Contract details to verify
| Area | What to verify | Source URL | Accessed | Safe candidate wording |
|---|---|---|---|---|
| Codex file discovery | Which AGENTS.md files Codex reads and how later, closer files affect earlier guidance. | https://developers.openai.com/codex/guides/agents-md | 2026-07-14 | “Codex uses its documented AGENTS.md discovery order; closer project files can override earlier guidance.” |
| Claude Code instruction files | Whether Claude Code reads CLAUDE.md, and how teams can connect it to AGENTS.md. | https://code.claude.com/docs/en/memory | 2026-07-14 | “Claude Code uses CLAUDE.md; a repository can import AGENTS.md into that file when teams want shared guidance.” |
| GitHub Copilot instruction types | Which repository-wide, path-specific, and agent instruction files Copilot documents. | https://docs.github.com/en/copilot/how-tos/copilot-on-github/customize-copilot/add-custom-instructions/add-repository-instructions | 2026-07-14 | “Copilot can use repository custom instructions, path-specific instructions, and agent instruction files according to GitHub’s documented rules.” |
| Conflict handling | Whether the tool docs define the exact conflict your repository has. | https://developers.openai.com/codex/guides/agents-md | 2026-07-14 | “If the exact conflict is not documented, record a team decision instead of guessing.” |
Reader next step
Compare the workflow against Start with CometAPI .
FAQ
Should every coding agent use the same instruction file?
Not always.
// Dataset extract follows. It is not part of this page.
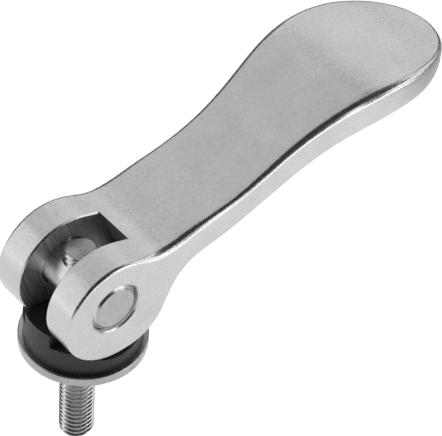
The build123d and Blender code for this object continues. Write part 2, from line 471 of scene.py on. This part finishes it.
def cut_corner_faces(bm, half_width):
    """Cuts the faces beside the top edges finely enough to be rounded."""
    reach = max(radius for _, radius in ROUNDING[:FORK_STATIONS]) * MM + 0.1 * MM

    def beside_edge(place):
        return (
            place.x > ROUNDED_FROM
            and abs(place.y) > half_width(place.x) - 2 * reach
            and place.z > top_line(place.x) - 2 * reach
        )

    def corner_faces():
        chosen = {
            face
            for face in bm.faces
            if abs(face.calc_center_median().y) > SLOT_HALF + 0.4 * MM
            and any(beside_edge(vertex.co) for vertex in face.verts)
        }
        edges = {edge for face in chosen for edge in face.edges}
        return list(chosen) + list(edges) + list({v for edge in edges for v in edge.verts})

    def cut(place, normal):
        bmesh.ops.bisect_plane(bm, geom=corner_faces(), plane_co=place, plane_no=normal)

    station = ROUNDED_FROM
    while station < LOFT_FROM - SEAM:
        cut((station, 0, 0), (1, 0, 0))
        station += 0.5 * MM
    widest = half_width(ROUNDED_FROM)
    for step in range(8):
        for side in (-1, 1):
            cut((0, side * (widest - step * 0.2 * MM), 0), (0, 1, 0))
    lowest = top_line(8.5 * MM) - 1.8 * MM           # the top line dips at that station
    for step in range(14):
        cut((0, 0, lowest + step * 0.25 * MM), (0, 0, 1))


def round_fork_edges(bm):
    """Rounds the top edges of the CAD's own part of the mesh as the table says."""
    half_width = fork_half_width()
    cut_corner_faces(bm, half_width)
    for vertex in bm.verts:
        x, y, z = vertex.co
        if x < ROUNDED_FROM:
            continue
        radius = rounding(x)
        depth, drop = half_width(x) - abs(y), top_line(x) - z
        if depth > radius or drop > radius:
            continue
        from_centre = math.hypot(radius - depth, radius - drop)
        if from_centre > radius:
            depth = radius - (radius - depth) * radius / from_centre
            drop = radius - (radius - drop) * radius / from_centre
            vertex.co = (x, math.copysign(half_width(x) - depth, y), top_line(x) - drop)


def cad_corner_normals(mesh, limit):
    """The CAD's own normals where mesh still lies on it, and none elsewhere or past the limit."""
    towards_middle = 0.02                            # so that a corner finds its own face
    on_surface = 0.004 * MM
    source = lever_cad.data
    tree = BVHTree.FromPolygons(
        [vertex.co for vertex in source.vertices], [face.vertices[:] for face in source.polygons]
    )
    own = [corner.vector.copy() for corner in source.corner_normals]
    normals = [Vector((0, 0, 0))] * len(mesh.loops)
    for face in mesh.polygons:
        if face.center.x > limit:
            continue
        for loop in face.loop_indices:
            corner = mesh.vertices[mesh.loops[loop].vertex_index].co
            near = corner.lerp(face.center, towards_middle)
            hit, _, found, away = tree.find_nearest(near)
            if away > on_surface:
                continue
            triangle = source.polygons[found]
            places = [source.vertices[v].co for v in triangle.vertices]
            ends = [own[i] for i in triangle.loop_indices]
            normals[loop] = barycentric_transform(hit, *places, *ends).normalized()
    return normals


def mark_slot(mesh):
    """Gives the walls of the fork's slot the second material."""
    for face in mesh.polygons:
        within = all(abs(mesh.vertices[v].co.y) < SLOT_HALF + 0.01 * MM for v in face.vertices)
        if within and face.center.x < LOFT_FROM - 2 * SEAM and face.normal.z < 0.6:
            face.material_index = 1


def rounded_lever():
    """The casting, from the CAD's fork and the lofted handle."""
    bm = bmesh.new()
    bm.from_mesh(lever_cad.data)
    bmesh.ops.remove_doubles(bm, verts=bm.verts, dist=WELD)
    bmesh.ops.bisect_plane(
        bm,
        geom=bm.verts[:] + bm.edges[:] + bm.faces[:],
        plane_co=(LOFT_FROM - SEAM, 0, 0),
        plane_no=(1, 0, 0),
        clear_outer=True,
    )
    round_fork_edges(bm)
    seam = [edge for edge in bm.edges if edge.is_boundary]
    sections = []
    for place, normal in outline():
        half = half_section(place, normal)
        other = [(x, -y, z) for x, y, z in reversed(half[1:-1])]
        sections.append([bm.verts.new(corner) for corner in half + other])
    for near, far in zip(sections, sections[1:]):
        for i in range(len(near)):
            ahead = (i + 1) % len(near)
            bm.faces.new((near[i], far[i], far[ahead], near[ahead]))
    first = sections[0]
    seam += [bm.edges.get((first[i], first[(i + 1) % len(first)])) for i in range(len(first))]
    bmesh.ops.bridge_loops(bm, edges=seam)
    bmesh.ops.remove_doubles(bm, verts=bm.verts, dist=WELD)
    bmesh.ops.dissolve_degenerate(bm, edges=bm.edges, dist=SLIVER)
    bmesh.ops.recalc_face_normals(bm, faces=bm.faces)
    for face in bm.faces:
        face.smooth = True
    mesh = bpy.data.meshes.new("rounded_lever")
    bm.to_mesh(mesh)
    bm.free()
    mesh.normals_split_custom_set(cad_corner_normals(mesh, LOFT_FROM))
    piece = bpy.data.objects.new("rounded_lever", mesh)
    bpy.context.scene.collection.objects.link(piece)
    mesh.materials.append(CAST)
    mesh.materials.append(MILLED)
    mark_slot(mesh)
    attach(piece, "lever")
    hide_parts("lever")


rounded_lever()


# ---------------------------------------------------------------- stud with its thread
PITCH = 1.0 * MM
THREAD_DEPTH = 0.61 * MM
HELD_THREAD_DEPTH = 0.4 * MM
CREST_SHARE = 0.1                    # of half a pitch, flat at the crest
FLANK_SHARE = 0.72                   # of half a pitch, taken up by a flank
RUN_OUT = 0.8 * MM                   # over which a thread fades into the shank
TURN_STEPS = 60
PITCH_STEPS = 12
SHANK_RADIUS = 2.75 * MM
CHAMFER = 0.6 * MM
TOP_CHAMFER = 0.2 * MM
END_RINGS = 6

stud_low, stud_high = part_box("stud")
CREST_RADIUS = (stud_high.x - stud_low.x) / 2


def groove(phase):
    """Depth of the groove, 0 to 1, over one pitch: 60 degree flanks with flats between them."""
    from_crest = 1 - abs(phase - 0.5) * 2
    return min(1.0, max(0.0, (from_crest - CREST_SHARE) / FLANK_SHARE))


def stud_radius(z, angle):
    """Radius of the stud's surface at a height and an angle: a right-handed thread."""
    phase = (z / PITCH - angle / (2 * math.pi)) % 1.0
    threaded = CREST_RADIUS - THREAD_DEPTH * groove(phase)
    held = SHANK_RADIUS - HELD_THREAD_DEPTH * groove(phase)
    run_out = min(1.0, max(0.0, -z / RUN_OUT))
    run_in = min(1.0, max(0.0, (z - pin_low.z) / RUN_OUT))
    if z < pin_low.z:
        radius = SHANK_RADIUS + (threaded - SHANK_RADIUS) * run_out
    else:
        radius = SHANK_RADIUS + (held - SHANK_RADIUS) * run_in
    radius = min(radius, CREST_RADIUS - CHAMFER + (z - stud_low.z))
    return min(radius, SHANK_RADIUS - TOP_CHAMFER + (stud_high.z - z))


def close_end(bm, ring, z):
    """Closes an end with rings towards its middle."""
    outer = ring
    for step in range(1, END_RINGS):
        share = 1 - step / END_RINGS
        inner = [bm.verts.new((v.co.x * share, v.co.y * share, z)) for v in ring]
        for i in range(TURN_STEPS):
            ahead = (i + 1) % TURN_STEPS
            bm.faces.new((outer[i], outer[ahead], inner[ahead], inner[i]))
        outer = inner
    middle = bm.verts.new((0, 0, z))
    for i in range(TURN_STEPS):
        bm.faces.new((outer[i], outer[(i + 1) % TURN_STEPS], middle))


def threaded_stud():
    """The stud with helical threads, and its end faces in a second material."""
    bm = bmesh.new()
    rows = int(round((stud_high.z - stud_low.z) / PITCH * PITCH_STEPS))
    rings = []
    for row in range(rows + 1):
        z = stud_low.z + (stud_high.z - stud_low.z) * row / rows
        ring = []
        for step in range(TURN_STEPS):
            angle = 2 * math.pi * step / TURN_STEPS
            radius = stud_radius(z, angle)
            ring.append(bm.verts.new((radius * math.cos(angle), radius * math.sin(angle), z)))
        rings.append(ring)
    for below, above in zip(rings, rings[1:]):
        for step in range(TURN_STEPS):
            ahead = (step + 1) % TURN_STEPS
            bm.faces.new((below[step], below[ahead], above[ahead], above[step]))
    flank_count = len(bm.faces)
    close_end(bm, rings[-1], stud_high.z)
    close_end(bm, rings[0], stud_low.z)
    bmesh.ops.recalc_face_normals(bm, faces=bm.faces)
    for number, face in enumerate(bm.faces):
        face.smooth = True
        face.material_index = 0 if number < flank_count else 1
    for edge in bm.edges:
        edge.smooth = len({face.material_index for face in edge.link_faces}) == 1
    mesh = bpy.data.meshes.new("threaded_stud")
    bm.to_mesh(mesh)
    bm.free()
    piece = bpy.data.objects.new("threaded_stud", mesh)
    bpy.context.scene.collection.objects.link(piece)
    mesh.materials.append(ROLLED)
    mesh.materials.append(TURNED_END_PAINTED_DARK)
    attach(piece, "spindle")
    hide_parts("stud")


threaded_stud()


# ---------------------------------------------------------------- floor and light
FLOOR_SHARE = 0.75                   # brightness of the white under the part
WHITE_FROM = 1.6                     # the floor is fully white this far from the origin
MIRROR_SHARE = 0.86                  # of that white, seen in the part's own reflections
SIDE_SHARE = 0.15                    # the same beyond the handle's tip
SIDE_START, SIDE_END = 0.1, 0.14     # between these X the one passes into the other
FLOOR_HALF = 2.0
FLOOR_Z = stud_low.z - 0.2 * MM


def ray_kind(nodes, kind):
    """1 for rays of the kind that is named, and 0 for the rest."""
    return nodes.new("ShaderNodeLightPath").outputs[kind]


def floor_material():
    """A lit diffuse floor, made up to white for the camera and for mirror rays."""
    material, nodes, links, shader = new_material("floor_white")
    nodes.remove(shader)
    diffuse = nodes.new("ShaderNodeBsdfDiffuse")
    diffuse.inputs["Color"].default_value = (0.9, 0.9, 0.9, 1)
    white = nodes.new("ShaderNodeEmission")
    white.inputs["Color"].default_value = (1, 1, 1, 1)
    coordinates = nodes.new("ShaderNodeTexCoord")
    reach = nodes.new("ShaderNodeVectorMath")
    reach.operation = "LENGTH"
    links.new(coordinates.outputs["Object"], reach.inputs[0])
    rise = nodes.new("ShaderNodeMapRange")
    rise.inputs["From Min"].default_value = 0.0
    rise.inputs["From Max"].default_value = WHITE_FROM
    rise.inputs["To Min"].default_value = FLOOR_SHARE
    rise.inputs["To Max"].default_value = 1.0
    links.new(reach.outputs["Value"], rise.inputs["Value"])
    strength = nodes.new("ShaderNodeMath")
    strength.operation = "MULTIPLY"
    links.new(rise.outputs["Result"], strength.inputs[0])
    parts = nodes.new("ShaderNodeSeparateXYZ")
    links.new(coordinates.outputs["Object"], parts.inputs["Vector"])
    side_share = spread(
        nodes, links, parts.outputs["X"], MIRROR_SHARE, SIDE_SHARE, SIDE_START, SIDE_END
    )
    mirrored = nodes.new("ShaderNodeMath")
    mirrored.operation = "MULTIPLY"
    links.new(ray_kind(nodes, "Is Glossy Ray"), mirrored.inputs[0])
    links.new(side_share, mirrored.inputs[1])
    seen = nodes.new("ShaderNodeMath")
    seen.operation = "MAXIMUM"
    links.new(ray_kind(nodes, "Is Camera Ray"), seen.inputs[0])
    links.new(mirrored.outputs[0], seen.inputs[1])
    links.new(seen.outputs[0], strength.inputs[1])
    links.new(strength.outputs[0], white.inputs["Strength"])
    both = nodes.new("ShaderNodeAddShader")
    links.new(diffuse.outputs[0], both.inputs[0])
    links.new(white.outputs[0], both.inputs[1])
    links.new(both.outputs[0], nodes["Material Output"].inputs["Surface"])
    return material


floor_mesh = bpy.data.meshes.new("floor")
floor_corners = [
    (x * FLOOR_HALF, y * FLOOR_HALF, FLOOR_Z) for x, y in ((-1, -1), (1, -1), (1, 1), (-1, 1))
]
floor_mesh.from_pydata(floor_corners, [], [(0, 1, 2, 3)])
floor = bpy.data.objects.new("floor", floor_mesh)
bpy.context.scene.collection.objects.link(floor)
floor_mesh.materials.append(floor_material())


LIGHT_AIM = Vector((0.02, 0, 0.01))


def softbox(name, towards, distance, width, height, brightness):
    """An area light, seen from the part in the direction towards. Brightness 1 is white."""
    data = bpy.data.lights.new(name, "AREA")
    data.shape = "RECTANGLE"
    data.size = width
    data.size_y = height
    data.energy = brightness * math.pi * width * height
    lamp = bpy.data.objects.new(name, data)
    bpy.context.scene.collection.objects.link(lamp)
    direction = Vector(towards).normalized()
    lamp.location = LIGHT_AIM + direction * distance
    lamp.rotation_mode = "QUATERNION"
    lamp.rotation_quaternion = (-direction).to_track_quat("-Z", "Y")
    lamp.visible_camera = False


softbox("back_light", (-0.1, 0.6, 0.8), 0.9, 0.8, 0.6, 0.72)
softbox("back_right_light", (0.62, 0.55, 0.55), 0.9, 0.6, 0.6, 0.92)
softbox("left_light", (-0.82, 0.47, 0.33), 0.9, 0.7, 0.85, 1.05)
softbox("right_light", (0.72, -0.6, 0.34), 0.9, 0.65, 0.36, 1.6)
softbox("neck_light", (0.03, -0.093, 0.054), 0.112, 0.024, 0.06, 1.7)
softbox("tip_light", (0.86, -0.05, 0.5), 0.9, 0.36, 0.6, 1.3)
softbox("front_strip", (0.35, -0.93, 0.0), 0.28, 0.36, 0.065, 2.3)


def surroundings():
    """A faint even light, and a white backdrop that only the camera sees."""
    world = bpy.data.worlds.new("world")
    bpy.context.scene.world = world
    world.use_nodes = True
    nodes = world.node_tree.nodes
    links = world.node_tree.links
    sky = nodes["Background"]
    sky.inputs["Color"].default_value = (1, 1, 1, 1)
    sky.inputs["Strength"].default_value = 0.04
    backdrop = nodes.new("ShaderNodeBackground")
    backdrop.inputs["Color"].default_value = (1, 1, 1, 1)
    backdrop.inputs["Strength"].default_value = 1.0
    pick = nodes.new("ShaderNodeMixShader")
    links.new(ray_kind(nodes, "Is Camera Ray"), pick.inputs["Fac"])
    links.new(sky.outputs[0], pick.inputs[1])
    links.new(backdrop.outputs[0], pick.inputs[2])
    links.new(pick.outputs[0], nodes["World Output"].inputs["Surface"])


surroundings()
bpy.context.scene.view_settings.view_transform = "Standard"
A shared file can reduce drift, but each tool documents different loading behavior. Use a shared source only when the active tool supports it directly or through an explicit import.
Is AGENTS.md always higher priority than CLAUDE.md?
No. Priority depends on the active tool. Codex documents AGENTS.md discovery. Claude Code documents CLAUDE.md and describes importing AGENTS.md when a repository already uses it.
What should a team do when two instruction files disagree?
First decide which tool is running. Then apply that tool’s documented scope and order. If the conflict affects security, deployment, secrets, or account state, stop and capture a written decision before making changes.
Can a smoke test prove how every agent will behave?
No. It can only verify the observed repository setup, tool, and request path. Keep the result scoped to what was actually checked.